Coleman heads to the worst team in the NFL, who currently has a QB that is not made for the Cleveland weather/elements, and frankly, I don’t believe Coleman is a good fit in a cold weather city either. He’s a sub 4.4 40-yard dash guy, but he does not have great size (5’11”) or big hands (9”, but Marco Rubio tells me they are bigger than Donald Trump’s hands). He’s dangerous on the go-route, but otherwise, he needs work on comeback routes, and drops a lot of potential catches away from his body. That is a problem in a cold weather city with a below average quarterback.

Corey Coleman will be a serviceable NFL wide receiver, but his circumstances are as such where it could be a tough start to his career.

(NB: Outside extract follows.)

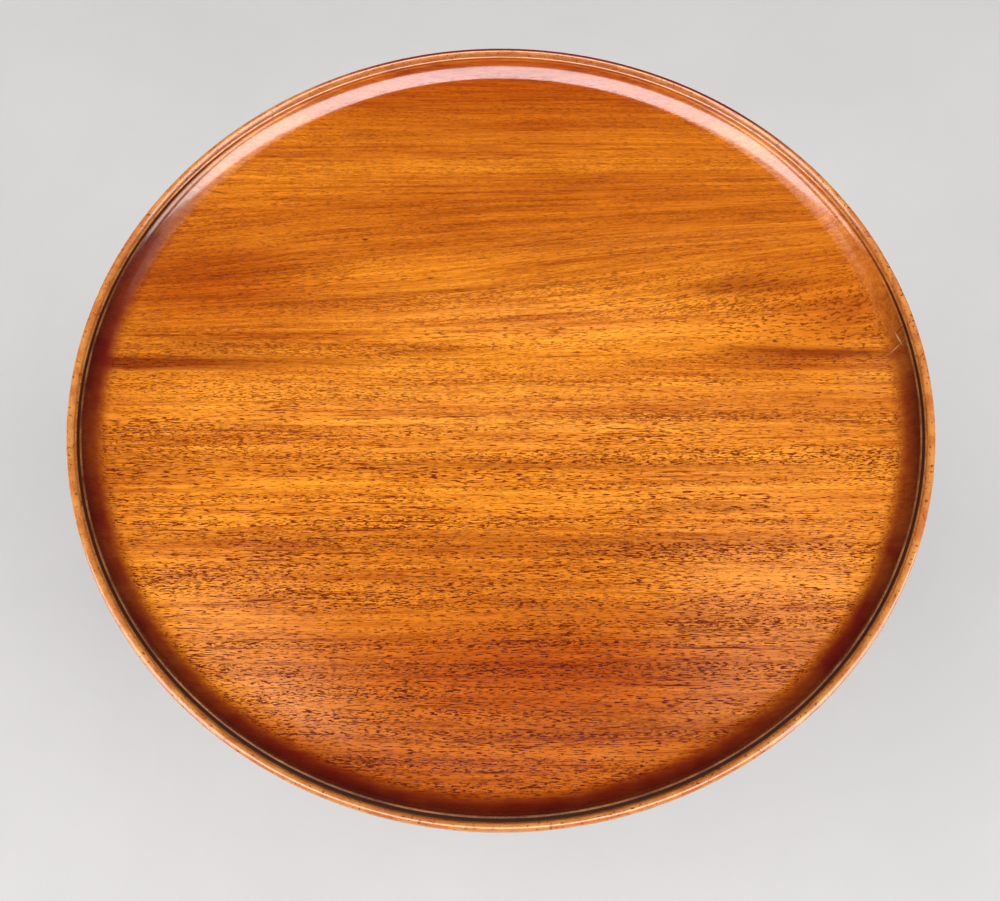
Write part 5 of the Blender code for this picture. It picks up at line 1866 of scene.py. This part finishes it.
@dataclass
class Catch:
    """The sprung brass catch: case, bolt, knob, spring and screws."""

    front: float = 0.076382
    length: float = 0.036
    width: float = 0.019
    height: float = 0.0128
    wall: float = 0.0025
    flange_width: float = 0.046
    flange_thickness: float = 0.002
    screw_x: float = 0.0175
    screw_y: float = 0.011
    bolt_width: float = 0.012
    bolt_thickness: float = 0.006
    bolt_top: float = UNDERSIDE - 0.0042
    bolt_bottom: float = bolt_top - bolt_thickness
    nose_share: float = 0.8
    grip: float = 0.005
    travel: float = 0.007
    body_length: float = 0.016
    tail_radius: float = 0.0014
    tail_length: float = 0.009
    knob_radius: float = 0.0055
    shank_radius: float = 0.002
    knob_length: float = 0.011
    corner: float = 0.003
    box_round: float = 0.0014
    case_ease: float = 0.00035
    bolt_ease: float = 0.0003
    tail_ease: float = 0.0004
    tapping: float = 0.0033
    shank_reach: float = 0.003
    shank_ease: float = 0.0002
    wire: float = 0.00045
    spring_radius: float = 0.003
    turns: int = 7
    closed_turns: float = 0.55
    end_pitch: float = 0.10
    turn_steps: int = 24
    knob_shares: Pairs = (
        (0.00, 0.55), (0.10, 0.86), (0.25, 1.00), (0.42, 0.90), (0.58, 0.62), (0.74, 0.46), (0.88, 0.56),
        (1.00, 0.72),
    )

    @property
    def bottom(self) -> float:
        """The case's lowest level."""
        return BLOCK_TOP - self.height

    @property
    def knob_y(self) -> float:
        """Where the knob stands."""
        return self.front + self.body_length / 2

    @property
    def axis(self) -> float:
        """The level of the bolt's axis."""
        return (self.bolt_top + self.bolt_bottom) / 2

    @property
    def flange_bottom(self) -> float:
        """The flange's lower face."""
        return BLOCK_TOP - self.flange_thickness

    def spots(self) -> Spots:
        """Where the case's screws go.

        Returns:
            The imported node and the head's place of each.
        """
        middle = self.front + self.length / 2
        return [(f"catch_screw_{row}_{side}",
                 (across * self.screw_x, middle + along * self.screw_y, self.flange_bottom))
                for row, along in (("front", -1), ("rear", 1))
                for side, across in (("left", -1), ("right", 1))]

    def case(self) -> None:
        """Casts the case, with its flange, tunnel, slot and screw holes."""
        rear, half = self.front + self.length, self.width / 2
        case = Bench.block("cast_case", (-self.flange_width / 2, self.front, self.flange_bottom),
                           (self.flange_width / 2, rear, BLOCK_TOP))
        Bench.bevel(case, self.corner, 6, lambda edge: abs(edge.verts[0].co.z - edge.verts[1].co.z) > NEAR)
        box = Bench.block("case_box", (-half, self.front, self.bottom), (half, rear, BLOCK_TOP - 0.0001))
        Bench.bevel(box, self.box_round, 4,
                    lambda edge: max(vert.co.z for vert in edge.verts) < self.flange_bottom)
        Bench.cut(case, box, operation="UNION")
        Bench.soften(case, self.case_ease, angle=40)
        tunnel = self.bolt_width / 2 + CLEARANCE
        Bench.cut(case, Bench.block("tunnel", (-tunnel, self.front - OVERRUN, self.bolt_bottom - CLEARANCE),
                                    (tunnel, rear - self.wall, self.bolt_top + CLEARANCE)))
        slot = self.shank_radius + CLEARANCE
        Bench.cut(case, Bench.block("knob_slot", (-slot, self.knob_y - slot, self.bottom - OVERRUN),
                                    (slot, self.knob_y + self.travel + slot, self.axis)))
        CATCH_SCREW.drill(case, self.spots())
        dress(case, BRASS, Body.TOP, "catch_case")
        CATCH_SCREW.drive(self.spots(), UP, BRASS, Body.TOP)

    def bolt(self) -> None:
        """Files the bolt, with its bevelled nose and its tail."""
        tip, nose = TiltBlock.half - self.grip, self.bolt_thickness * self.nose_share
        shoulder, half = self.front + self.body_length, self.bolt_width / 2
        outline = [(tip, self.bolt_top), (tip, self.bolt_bottom + nose), (tip + nose, self.bolt_bottom),
                   (shoulder, self.bolt_bottom), (shoulder, self.bolt_top)]
        bolt = Bench.saw("filed_bolt", [(-half, y, z) for y, z in outline], (2 * half, 0, 0))
        Bench.soften(bolt, self.bolt_ease)
        end = shoulder + self.tail_length
        tail = Bench.rod("tail", (0, self.knob_y, self.axis), (0, end, self.axis), self.tail_radius, 32)
        Bench.bevel(tail, self.tail_ease, 2,
                    lambda edge: all(abs(vert.co.y - end) < NEAR for vert in edge.verts))
        Bench.cut(bolt, tail, operation="UNION")
        Bench.cut(bolt, Bench.rod("tapping", (0, self.knob_y, self.bolt_bottom - OVERRUN),
                                  (0, self.knob_y, self.bolt_bottom + self.tapping),
                                  self.shank_radius + CLEARANCE, 32))
        dress(bolt, BRASS, Body.BOLT, "catch_bolt")

    def knob(self) -> None:
        """Turns the knob and its shank."""
        collar = self.bottom - CLEARANCE
        turning = smooth_through([(self.knob_radius * wide, collar - self.knob_length * (1 - along))
                                  for along, wide in reversed(self.knob_shares)], 4)
        head, ease = self.bolt_bottom + self.shank_reach, self.shank_ease
        shank = [(0, head), (self.shank_radius - ease, head), (self.shank_radius, head - ease),
                 (self.shank_radius, collar)]
        end = [(self.knob_radius * 0.3, collar - self.knob_length), (0, collar - self.knob_length)]
        knob = Bench.turn("turned_knob", [*shank, *turning, *end], 48)
        knob.data.transform(Matrix.Translation((0, self.knob_y, 0)))
        dress(knob, BRASS, Body.BOLT, "catch_knob", angle=45)

    def spring(self) -> None:
        """Winds the spring, with its two end turns closed up."""
        radius = self.spring_radius - self.wire
        start = self.front + self.body_length + CLEARANCE + self.wire
        stop = self.front + self.length - self.wall - CLEARANCE - self.wire
        count = self.turns * self.turn_steps
        curve = bpy.data.curves.new("wound_spring", "CURVE")
        curve.dimensions = "3D"
        curve.bevel_depth = self.wire
        curve.bevel_resolution = 3
        curve.use_fill_caps = True
        line = curve.splines.new("POLY")
        line.points.add(count)
        closing = self.closed_turns / self.turns
        for index, point in enumerate(line.points):
            share = index / count
            eased = min(max((share - closing) / (1 - 2 * closing), 0), 1)
            share = self.end_pitch * share + (1 - self.end_pitch) * eased
            angle = math.tau * index / self.turn_steps
            point.co = (radius * math.cos(angle), start + (stop - start) * share,
                        self.axis + radius * math.sin(angle), 1)
        spring = bpy.data.objects.new("wound_spring", curve)
        bpy.context.scene.collection.objects.link(spring)
        Bench.take(spring)
        bpy.ops.object.convert(target="MESH")
        spring = bpy.context.object
        Bench.tidy(spring, 0.000005)
        dress(spring, SPRING_STEEL, Body.TOP, "catch_spring", angle=60)
        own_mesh(spring)

    def make(self) -> None:
        """Makes the catch piece by piece."""
        self.case()
        self.bolt()
        self.knob()
        self.spring()


@dataclass
class Viewpoint:
    """The camera, held above the table's near side."""

    place: Point = (0.0, -0.3540, 1.3920)
    dip: float = 66.34
    turn: float = 0.0018
    lens: float = 39.6
    sensor: float = 36
    near: float = 0.05

    def make(self) -> None:
        """Adds the camera and makes it the scene's."""
        Bench.clear()
        bpy.ops.object.camera_add(location=self.place, rotation=(math.radians(90 - self.dip), 0, self.turn))
        camera = bpy.context.object
        camera.name = "viewpoint"
        camera.data.lens = self.lens
        camera.data.sensor_width = self.sensor
        camera.data.clip_start = self.near
        bpy.context.scene.camera = camera


@dataclass(frozen=True)
class Panel:
    """One soft light of the studio."""

    name: str
    place: Point
    aim: Point
    width: float
    depth: float
    power: float
    colour: Colour

    def make(self) -> None:
        """Hangs the panel and turns it to its aim."""
        Bench.clear()
        way = Vector(self.aim) - Vector(self.place)
        turn = way.to_track_quat("-Z", "Y").to_euler()
        bpy.ops.object.light_add(type="AREA", location=self.place, rotation=turn)
        light = bpy.context.object
        light.name = self.name
        light.data.shape = "RECTANGLE"
        light.data.size = self.width
        light.data.size_y = self.depth
        light.data.energy = self.power
        light.data.color = self.colour


@dataclass
class Studio:
    """A pale floor under a large soft ceiling light and side panels.

    The room's fill light falls on the table from all sides, and hardly shows in its gloss.
    """

    floor_size: float = 9.0
    gloss: Colour = (0.030, 0.029, 0.029)
    fill: Colour = (0.28, 0.28, 0.285)
    backdrop: Colour = (0.56, 0.56, 0.56)
    panels: tuple[Panel, ...] = (
        Panel("ceiling_panel", (0.0, -2.05, 8.0), (0.0, -2.05, 0.0), 16.0, 4.2, 1200.0, (0.975, 0.975, 1.0)),
        Panel("left_wing", (-3.6, 0.65, 8.1), (-3.6, 0.65, 0.0), 4.8, 1.4, 25.0, (1.0, 0.93, 0.88)),
        Panel("left_wing_edge", (-3.9, 1.75, 8.1), (-3.9, 1.75, 0.0), 4.8, 0.8, 5.5, (1.0, 0.93, 0.88)),
        Panel("right_wing", (3.7, 1.20, 8.1), (3.7, 1.20, 0.0), 4.7, 2.4, 19.0, (1.0, 0.93, 0.88)),
        Panel("right_panel", (3.5, -1.35, 1.9), (0.0, 0.0, 0.7), 2.8, 2.3, 95.0, (0.98, 0.97, 0.97)),
        Panel("left_panel", (-3.5, -1.35, 1.9), (0.0, 0.0, 0.7), 2.8, 2.3, 90.0, (1.0, 0.97, 0.94)),
    )

    def floor(self) -> None:
        """Adds the plaster floor."""
        Bench.clear()
        bpy.ops.mesh.primitive_plane_add(size=self.floor_size, location=(0, 0, 0))
        floor = bpy.context.object
        floor.name = "pale_floor"
        floor.data.materials.append(PLASTER.material())

    def lights(self) -> None:
        """Hangs the panels and adds the room's dim light."""
        for panel in self.panels:
            panel.make()
        world = bpy.data.worlds.new("room")
        bpy.context.scene.world = world
        world.use_nodes = True
        graph = Graph(world.node_tree)
        ray = graph.node("LightPath").outputs
        air = graph.mix(ray["Is Glossy Ray"], self.fill, self.gloss)
        graph.feed(world.node_tree.nodes["Background"].inputs["Color"],
                   graph.mix(ray["Is Camera Ray"], air, self.backdrop))

    def make(self) -> None:
        """Builds the studio and sets how the picture is developed."""
        self.floor()
        self.lights()
        bpy.context.scene.view_settings.view_transform = "Standard"
        bpy.context.scene.view_settings.look = "None"


def dress_packed() -> None:
    """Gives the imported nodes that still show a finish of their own."""
    finishes = {finish.slot: finish for finish in FINISHES}
    for part in frame["record"]["subparts"]:
        node = frame["nodes"][part["node"]]
        for slot in node.material_slots:
            slot.material = finishes[part["material_slot"]].material()


def main() -> None:
    """Builds the table piece by piece, then the studio and the camera."""
    logging.basicConfig(level=logging.INFO, format="%(message)s")
    dress_packed()
    table = (TableTop(), Bearers(), Catch(), TiltBlock(), Wedge(), Column(), Leg(), Spider())
    for assembly in (*table, Studio(), Viewpoint()):
        assembly.make()
        LOG.info("%s is made", type(assembly).__name__)


if __name__ == "__main__":
    main()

#22 Washington Redskins: TCU wide receiver Josh Doctson 

Great spot. Great fit. Although, I’m sure as a kid from North Texas (who grew up rooting for the Cowboys), this might be a little tough. More importantly, the Redskins are a playoff team with an above average quarterback, and they need a top end wide out. Doctson will be the true outside wide receiver the Redskins can use to complement DeSean Jackson. This becomes a much better one-two punch than Jackson and Pierre Garcon.

While Boykin was considered the ‘Heisman worthy’ player on TCU, the team was absolutely lost without Doctson when he went down with a wrist injury. Oh yeah, on that wrist, don’t expect it to have any lingering effects coming the fall. He’ll be fine.

Doctson doesn’t have top end speed, but with his size, he can body up and win plenty of jump balls. I don’t believe he will end up as a true number 1 wide receiver, but he will be a solid 1A/#2 WR in the league.


Final thoughts: There were only three Big 12 players taken in the first round. By comparison, there were five Ohio State players selected. As mentioned above it’s a far cry from the 2010 draft. Last year and in 2014, there were just two Big 12 players taken in the first round each year (2015:Kevin White, Malcom Brown; 2014: Justin Gilbert, Jason Verrett). I realize the Big 12 has fewer teams than the other Power 5 conferences, but this is still not a good look for the Big 12. In comparison, the SEC, in a ‘down year’, had 8 first round picks, the Big Ten had 6 (5 from Ohio State), the Pac-12 and the ACC each had 4. These are the types of things that recruits look at. Now, with the rebound of Oklahoma and the seemingly, soon to happen, improvement of Texas, this will hopefully change… and the sooner the better.